- Film poster
- Directed by: Gustave Kervern Benoît Delépine
- Written by: Gustave de Kervern Benoît Delépine
- Produced by: Benoît Jaubert Mathieu Kassovitz
- Starring: Yolande Moreau Bouli Lanners
- Cinematography: Hugues Poulain
- Music by: Gaëtan Roussel
- Production companies: No Money Productions MNP Entreprise
- Distributed by: Ad Vitam Distribution
- Release date: 23 September 2008;
- Running time: 94 minutes
- Country: France
- Language: French
- Budget: $2.2 million
- Box office: $5 million

= Louise Hires a Contract Killer =

Louise Hires a Contract Killer (Louise-Michel) is a 2008 French comedy film written and directed by Gustave de Kervern and Benoît Delépine.
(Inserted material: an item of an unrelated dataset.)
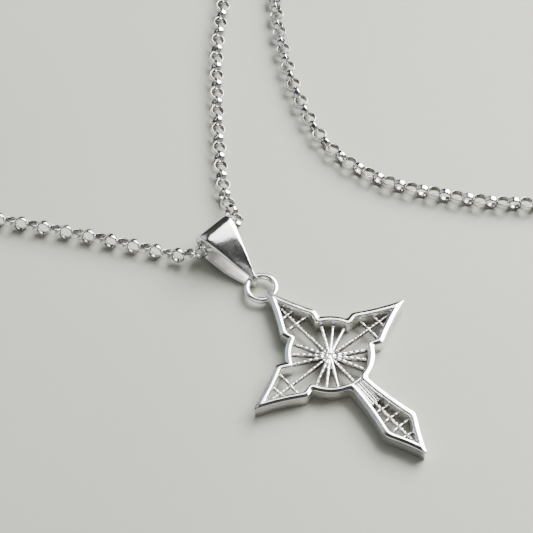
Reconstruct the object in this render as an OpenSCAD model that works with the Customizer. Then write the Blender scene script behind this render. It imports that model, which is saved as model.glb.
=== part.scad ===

The film won the Prix Jacques Prévert du Scénario for Best Original Screenplay in 2009.

== Cast ==
- Yolande Moreau as Louise Ferrand
- Bouli Lanners as Michel Pinchon
- Benoît Poelvoorde as Guy
- Albert Dupontel as Miro
- Miss Ming as Jennifer
- Catherine Hosmalin as Madame Pinchon
- Francis Kuntz as Frambard
- Philippe Katerine as The singer
- Gustave Kervern as The ship's captain

==Production==
Filming locations included Amiens, L'Étoile and Quend in the Somme department, but also Guise in Aisne.

==Critical reception==
The film was well received by the critics. Review aggregator Rotten Tomatoes reports that 81% of 16 critics gave the film a positive review, for an average rating of 6.4/10.